* [To do] Reproduce exactly the lines from the one containing "make_mouthpart(side, face_look)" down to the one containing "obj.matrix_parent_inverse = Matrix.Identity(4)", including both of those lines, and nothing else.

* [Source material]
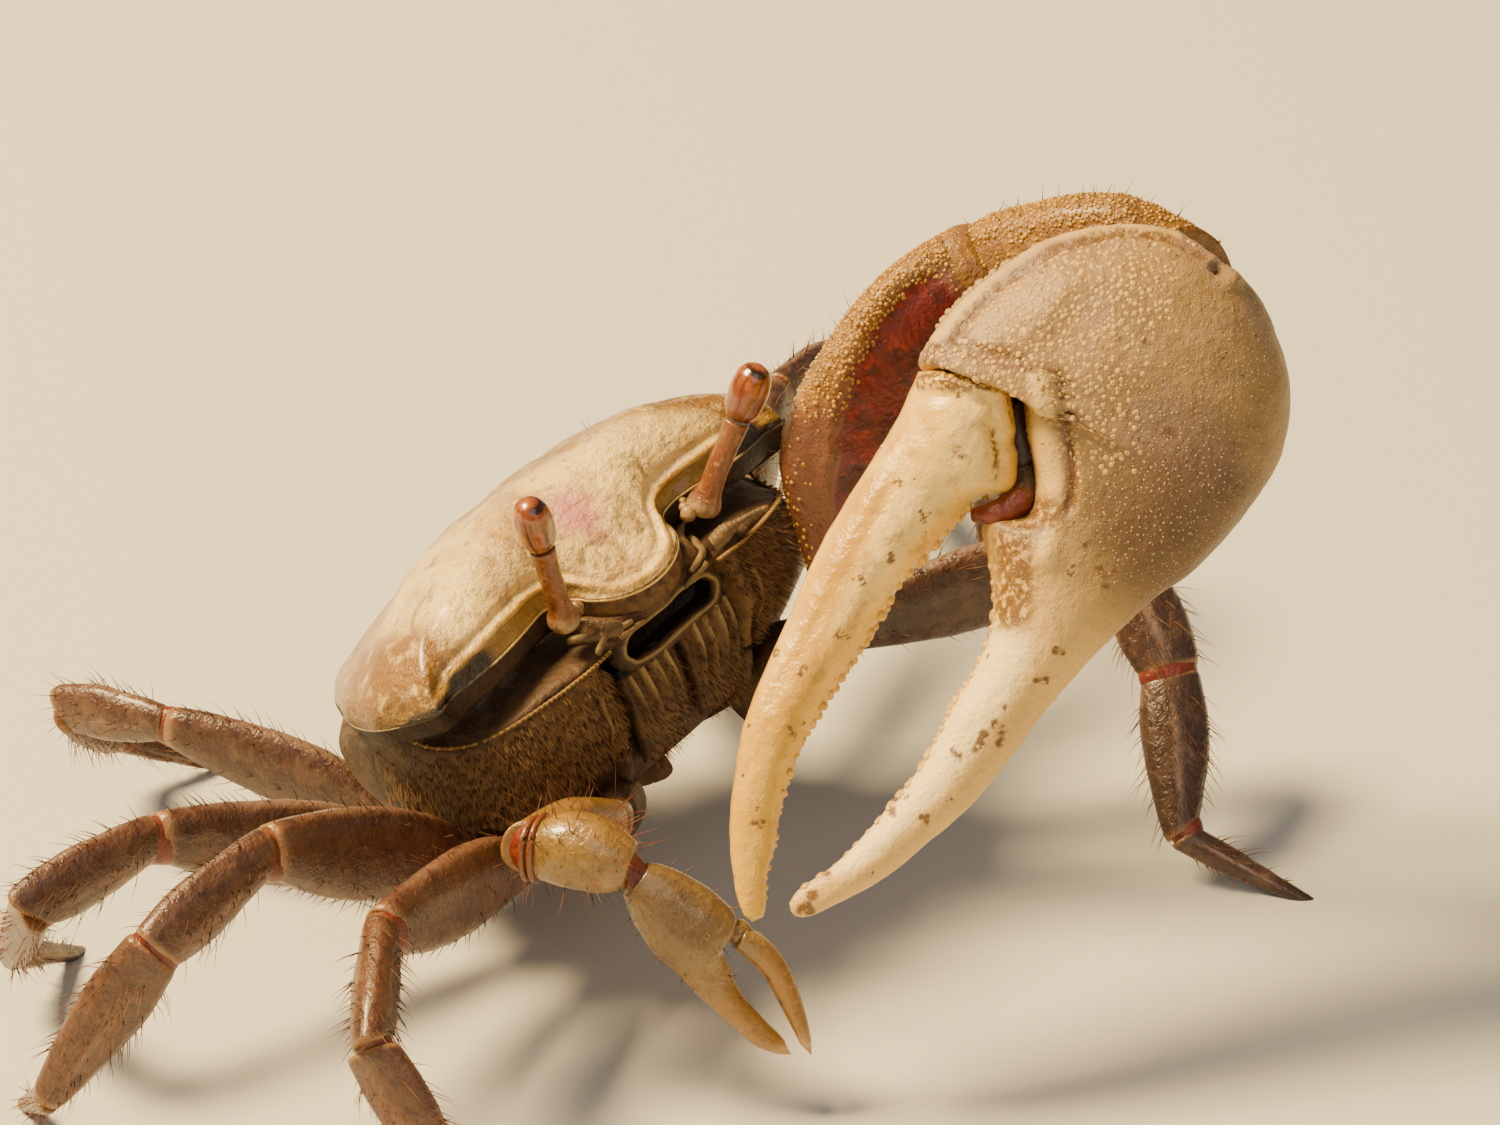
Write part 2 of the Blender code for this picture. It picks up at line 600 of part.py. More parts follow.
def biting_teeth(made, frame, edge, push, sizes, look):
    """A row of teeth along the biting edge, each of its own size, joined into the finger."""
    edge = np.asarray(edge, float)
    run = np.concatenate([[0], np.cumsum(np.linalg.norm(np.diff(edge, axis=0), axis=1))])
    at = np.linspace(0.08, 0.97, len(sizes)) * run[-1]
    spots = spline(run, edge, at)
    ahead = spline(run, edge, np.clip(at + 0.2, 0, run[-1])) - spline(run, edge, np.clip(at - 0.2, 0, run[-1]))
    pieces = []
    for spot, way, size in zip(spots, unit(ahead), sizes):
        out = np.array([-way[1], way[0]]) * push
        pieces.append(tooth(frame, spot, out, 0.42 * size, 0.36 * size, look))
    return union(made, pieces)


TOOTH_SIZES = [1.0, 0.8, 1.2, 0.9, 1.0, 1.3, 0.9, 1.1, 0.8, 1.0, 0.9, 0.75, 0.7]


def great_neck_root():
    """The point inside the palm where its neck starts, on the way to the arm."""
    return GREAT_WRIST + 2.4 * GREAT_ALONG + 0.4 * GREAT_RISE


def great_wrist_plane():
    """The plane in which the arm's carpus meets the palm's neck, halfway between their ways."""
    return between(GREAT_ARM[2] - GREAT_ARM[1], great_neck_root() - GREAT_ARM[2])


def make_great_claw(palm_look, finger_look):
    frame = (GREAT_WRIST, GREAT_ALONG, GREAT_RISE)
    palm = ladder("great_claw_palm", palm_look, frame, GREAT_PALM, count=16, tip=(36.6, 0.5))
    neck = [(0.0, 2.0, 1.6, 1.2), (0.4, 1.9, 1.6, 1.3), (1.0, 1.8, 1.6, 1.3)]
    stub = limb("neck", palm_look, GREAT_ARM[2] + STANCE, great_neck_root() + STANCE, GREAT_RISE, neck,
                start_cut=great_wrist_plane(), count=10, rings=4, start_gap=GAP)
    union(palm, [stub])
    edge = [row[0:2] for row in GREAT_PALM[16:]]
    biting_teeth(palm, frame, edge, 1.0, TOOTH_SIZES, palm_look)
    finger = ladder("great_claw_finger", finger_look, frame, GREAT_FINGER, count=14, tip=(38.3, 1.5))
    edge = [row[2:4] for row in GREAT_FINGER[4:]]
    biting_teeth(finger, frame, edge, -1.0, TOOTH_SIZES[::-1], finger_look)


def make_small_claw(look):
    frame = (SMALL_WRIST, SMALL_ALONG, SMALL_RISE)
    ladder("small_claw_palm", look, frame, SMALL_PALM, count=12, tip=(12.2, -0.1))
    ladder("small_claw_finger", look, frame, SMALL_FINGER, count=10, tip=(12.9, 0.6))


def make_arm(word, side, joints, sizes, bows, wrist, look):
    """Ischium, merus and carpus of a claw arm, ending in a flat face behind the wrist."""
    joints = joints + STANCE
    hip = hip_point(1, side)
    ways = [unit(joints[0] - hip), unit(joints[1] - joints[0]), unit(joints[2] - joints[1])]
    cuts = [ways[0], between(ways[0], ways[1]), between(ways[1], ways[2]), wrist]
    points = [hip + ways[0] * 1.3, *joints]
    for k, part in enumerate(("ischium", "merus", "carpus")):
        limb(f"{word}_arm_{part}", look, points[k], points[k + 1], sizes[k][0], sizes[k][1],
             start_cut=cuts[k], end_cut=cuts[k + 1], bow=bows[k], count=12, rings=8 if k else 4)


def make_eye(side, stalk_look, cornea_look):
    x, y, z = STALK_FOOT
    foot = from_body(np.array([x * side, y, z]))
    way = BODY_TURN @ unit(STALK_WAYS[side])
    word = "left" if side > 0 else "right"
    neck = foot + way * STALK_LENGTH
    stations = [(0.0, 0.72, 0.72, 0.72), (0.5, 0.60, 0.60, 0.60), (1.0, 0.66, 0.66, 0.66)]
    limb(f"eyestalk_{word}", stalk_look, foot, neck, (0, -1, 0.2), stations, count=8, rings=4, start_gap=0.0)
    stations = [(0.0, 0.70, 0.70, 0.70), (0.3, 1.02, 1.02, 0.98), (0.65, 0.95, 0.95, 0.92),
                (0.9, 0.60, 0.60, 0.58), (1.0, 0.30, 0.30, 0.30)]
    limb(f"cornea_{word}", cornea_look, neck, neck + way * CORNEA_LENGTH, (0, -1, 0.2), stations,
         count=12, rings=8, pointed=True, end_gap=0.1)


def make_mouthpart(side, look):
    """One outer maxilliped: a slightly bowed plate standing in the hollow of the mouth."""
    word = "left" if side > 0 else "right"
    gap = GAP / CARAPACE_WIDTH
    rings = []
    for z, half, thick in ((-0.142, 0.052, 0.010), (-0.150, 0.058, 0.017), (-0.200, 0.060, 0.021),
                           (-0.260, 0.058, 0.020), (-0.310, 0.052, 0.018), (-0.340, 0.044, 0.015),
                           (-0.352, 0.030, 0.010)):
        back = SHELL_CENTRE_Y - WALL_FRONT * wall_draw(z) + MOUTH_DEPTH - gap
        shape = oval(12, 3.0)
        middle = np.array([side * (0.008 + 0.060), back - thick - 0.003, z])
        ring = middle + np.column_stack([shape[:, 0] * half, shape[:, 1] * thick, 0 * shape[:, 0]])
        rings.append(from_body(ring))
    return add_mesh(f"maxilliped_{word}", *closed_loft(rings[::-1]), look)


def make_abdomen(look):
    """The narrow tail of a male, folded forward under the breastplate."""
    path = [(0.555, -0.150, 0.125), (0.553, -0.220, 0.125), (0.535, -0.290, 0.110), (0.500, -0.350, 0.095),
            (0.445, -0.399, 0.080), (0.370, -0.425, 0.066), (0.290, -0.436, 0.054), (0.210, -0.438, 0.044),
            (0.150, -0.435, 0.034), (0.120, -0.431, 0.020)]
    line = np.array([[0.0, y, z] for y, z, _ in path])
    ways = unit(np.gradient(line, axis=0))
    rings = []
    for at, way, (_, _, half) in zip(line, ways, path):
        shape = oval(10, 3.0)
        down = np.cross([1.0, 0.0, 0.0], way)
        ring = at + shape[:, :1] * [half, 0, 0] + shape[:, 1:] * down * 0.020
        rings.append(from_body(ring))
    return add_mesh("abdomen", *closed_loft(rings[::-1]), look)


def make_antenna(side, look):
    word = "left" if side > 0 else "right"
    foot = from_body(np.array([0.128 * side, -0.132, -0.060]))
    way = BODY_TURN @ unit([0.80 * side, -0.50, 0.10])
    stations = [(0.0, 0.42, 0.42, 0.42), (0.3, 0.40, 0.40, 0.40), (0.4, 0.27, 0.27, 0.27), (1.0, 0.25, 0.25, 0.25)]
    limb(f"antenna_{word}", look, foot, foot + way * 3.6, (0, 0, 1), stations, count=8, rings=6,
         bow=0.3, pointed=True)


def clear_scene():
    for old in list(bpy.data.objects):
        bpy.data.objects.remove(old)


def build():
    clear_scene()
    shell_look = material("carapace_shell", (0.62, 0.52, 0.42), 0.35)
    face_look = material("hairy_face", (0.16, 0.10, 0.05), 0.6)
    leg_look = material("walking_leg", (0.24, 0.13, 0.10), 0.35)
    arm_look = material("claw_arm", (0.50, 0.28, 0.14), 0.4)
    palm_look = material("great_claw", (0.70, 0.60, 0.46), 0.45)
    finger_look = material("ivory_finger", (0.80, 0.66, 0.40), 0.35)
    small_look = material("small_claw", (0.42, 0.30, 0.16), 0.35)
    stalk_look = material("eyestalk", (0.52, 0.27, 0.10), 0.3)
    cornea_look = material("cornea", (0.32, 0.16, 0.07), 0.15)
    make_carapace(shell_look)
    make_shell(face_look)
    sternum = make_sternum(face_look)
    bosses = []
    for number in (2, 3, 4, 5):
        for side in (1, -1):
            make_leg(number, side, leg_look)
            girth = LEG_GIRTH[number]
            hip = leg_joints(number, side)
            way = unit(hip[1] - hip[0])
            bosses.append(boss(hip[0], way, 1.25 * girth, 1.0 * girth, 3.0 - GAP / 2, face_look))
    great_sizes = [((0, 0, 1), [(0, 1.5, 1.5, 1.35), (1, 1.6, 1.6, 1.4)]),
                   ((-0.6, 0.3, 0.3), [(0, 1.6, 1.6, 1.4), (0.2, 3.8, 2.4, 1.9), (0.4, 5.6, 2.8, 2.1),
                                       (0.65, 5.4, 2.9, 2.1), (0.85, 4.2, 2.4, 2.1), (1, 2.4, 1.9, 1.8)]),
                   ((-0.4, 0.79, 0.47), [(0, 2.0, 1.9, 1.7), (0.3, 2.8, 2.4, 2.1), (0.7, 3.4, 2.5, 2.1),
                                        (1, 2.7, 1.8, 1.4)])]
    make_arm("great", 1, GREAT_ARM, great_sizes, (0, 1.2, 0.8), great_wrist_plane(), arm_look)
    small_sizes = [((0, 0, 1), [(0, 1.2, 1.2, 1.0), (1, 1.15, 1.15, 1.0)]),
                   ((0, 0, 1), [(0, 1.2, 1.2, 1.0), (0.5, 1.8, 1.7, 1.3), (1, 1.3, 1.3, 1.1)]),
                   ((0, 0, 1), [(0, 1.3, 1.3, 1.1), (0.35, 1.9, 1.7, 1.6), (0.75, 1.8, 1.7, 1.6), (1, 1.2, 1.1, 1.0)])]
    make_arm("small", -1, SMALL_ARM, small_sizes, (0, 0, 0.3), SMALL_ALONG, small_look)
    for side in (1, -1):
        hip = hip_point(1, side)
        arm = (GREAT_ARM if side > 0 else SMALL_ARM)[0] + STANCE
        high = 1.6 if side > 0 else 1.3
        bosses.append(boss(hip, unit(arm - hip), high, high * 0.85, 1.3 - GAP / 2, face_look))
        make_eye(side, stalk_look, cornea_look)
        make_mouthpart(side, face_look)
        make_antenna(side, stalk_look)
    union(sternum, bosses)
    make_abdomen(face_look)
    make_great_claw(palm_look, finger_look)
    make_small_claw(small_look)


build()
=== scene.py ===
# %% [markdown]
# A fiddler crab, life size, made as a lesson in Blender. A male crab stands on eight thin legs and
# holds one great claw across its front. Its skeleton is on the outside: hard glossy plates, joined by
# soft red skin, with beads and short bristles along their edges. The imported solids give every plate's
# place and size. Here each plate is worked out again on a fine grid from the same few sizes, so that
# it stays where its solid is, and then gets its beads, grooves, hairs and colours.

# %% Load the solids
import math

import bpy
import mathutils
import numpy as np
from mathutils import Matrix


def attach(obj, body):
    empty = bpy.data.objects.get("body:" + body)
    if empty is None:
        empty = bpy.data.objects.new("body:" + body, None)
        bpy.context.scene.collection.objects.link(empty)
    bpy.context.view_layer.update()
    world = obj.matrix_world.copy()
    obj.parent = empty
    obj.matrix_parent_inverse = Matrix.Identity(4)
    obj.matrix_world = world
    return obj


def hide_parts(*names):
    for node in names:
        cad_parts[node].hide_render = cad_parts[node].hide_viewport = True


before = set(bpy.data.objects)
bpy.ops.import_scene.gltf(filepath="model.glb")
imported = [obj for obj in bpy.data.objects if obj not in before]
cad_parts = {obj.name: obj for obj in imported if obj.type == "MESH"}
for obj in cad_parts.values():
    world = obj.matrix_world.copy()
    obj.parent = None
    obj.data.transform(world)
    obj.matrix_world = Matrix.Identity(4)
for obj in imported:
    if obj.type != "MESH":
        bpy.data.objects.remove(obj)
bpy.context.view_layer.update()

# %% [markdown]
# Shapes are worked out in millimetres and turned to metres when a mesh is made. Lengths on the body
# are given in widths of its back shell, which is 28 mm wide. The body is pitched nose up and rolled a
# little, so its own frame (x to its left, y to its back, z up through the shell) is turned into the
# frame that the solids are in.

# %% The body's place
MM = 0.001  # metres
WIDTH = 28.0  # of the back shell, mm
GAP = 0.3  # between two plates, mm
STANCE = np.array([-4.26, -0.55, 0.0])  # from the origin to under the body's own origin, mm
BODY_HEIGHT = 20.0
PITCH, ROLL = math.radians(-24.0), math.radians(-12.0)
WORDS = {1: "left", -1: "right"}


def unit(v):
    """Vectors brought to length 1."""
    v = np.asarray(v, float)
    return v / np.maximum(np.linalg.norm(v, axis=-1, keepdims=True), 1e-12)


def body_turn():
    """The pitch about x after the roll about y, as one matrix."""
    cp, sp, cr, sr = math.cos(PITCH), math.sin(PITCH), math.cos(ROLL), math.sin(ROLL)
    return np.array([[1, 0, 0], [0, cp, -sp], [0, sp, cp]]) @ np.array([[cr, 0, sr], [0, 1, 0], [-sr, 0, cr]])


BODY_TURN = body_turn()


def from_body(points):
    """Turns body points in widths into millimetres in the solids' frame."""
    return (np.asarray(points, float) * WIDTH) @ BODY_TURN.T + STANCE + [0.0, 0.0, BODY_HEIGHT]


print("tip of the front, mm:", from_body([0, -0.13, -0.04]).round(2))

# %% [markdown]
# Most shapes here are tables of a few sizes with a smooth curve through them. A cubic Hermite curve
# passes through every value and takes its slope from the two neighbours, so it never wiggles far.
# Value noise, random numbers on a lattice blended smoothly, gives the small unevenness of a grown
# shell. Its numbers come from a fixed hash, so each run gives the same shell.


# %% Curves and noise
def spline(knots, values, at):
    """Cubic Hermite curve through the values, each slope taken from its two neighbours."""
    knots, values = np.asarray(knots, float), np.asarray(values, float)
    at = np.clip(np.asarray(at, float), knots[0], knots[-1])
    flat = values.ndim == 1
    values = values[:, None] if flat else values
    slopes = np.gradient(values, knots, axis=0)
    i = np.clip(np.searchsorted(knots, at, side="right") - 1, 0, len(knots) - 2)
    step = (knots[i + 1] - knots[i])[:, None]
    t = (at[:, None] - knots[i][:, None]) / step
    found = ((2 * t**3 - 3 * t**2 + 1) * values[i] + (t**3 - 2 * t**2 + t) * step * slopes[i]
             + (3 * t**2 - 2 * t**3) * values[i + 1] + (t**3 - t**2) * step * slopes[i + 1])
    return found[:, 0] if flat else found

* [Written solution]
        make_mouthpart(side, face_look)
        make_antenna(side, stalk_look)
    union(sternum, bosses)
    make_abdomen(face_look)
    make_great_claw(palm_look, finger_look)
    make_small_claw(small_look)


build()
=== scene.py ===
# %% [markdown]
# A fiddler crab, life size, made as a lesson in Blender. A male crab stands on eight thin legs and
# holds one great claw across its front. Its skeleton is on the outside: hard glossy plates, joined by
# soft red skin, with beads and short bristles along their edges. The imported solids give every plate's
# place and size. Here each plate is worked out again on a fine grid from the same few sizes, so that
# it stays where its solid is, and then gets its beads, grooves, hairs and colours.

# %% Load the solids
import math

import bpy
import mathutils
import numpy as np
from mathutils import Matrix


def attach(obj, body):
    empty = bpy.data.objects.get("body:" + body)
    if empty is None:
        empty = bpy.data.objects.new("body:" + body, None)
        bpy.context.scene.collection.objects.link(empty)
    bpy.context.view_layer.update()
    world = obj.matrix_world.copy()
    obj.parent = empty
    obj.matrix_parent_inverse = Matrix.Identity(4)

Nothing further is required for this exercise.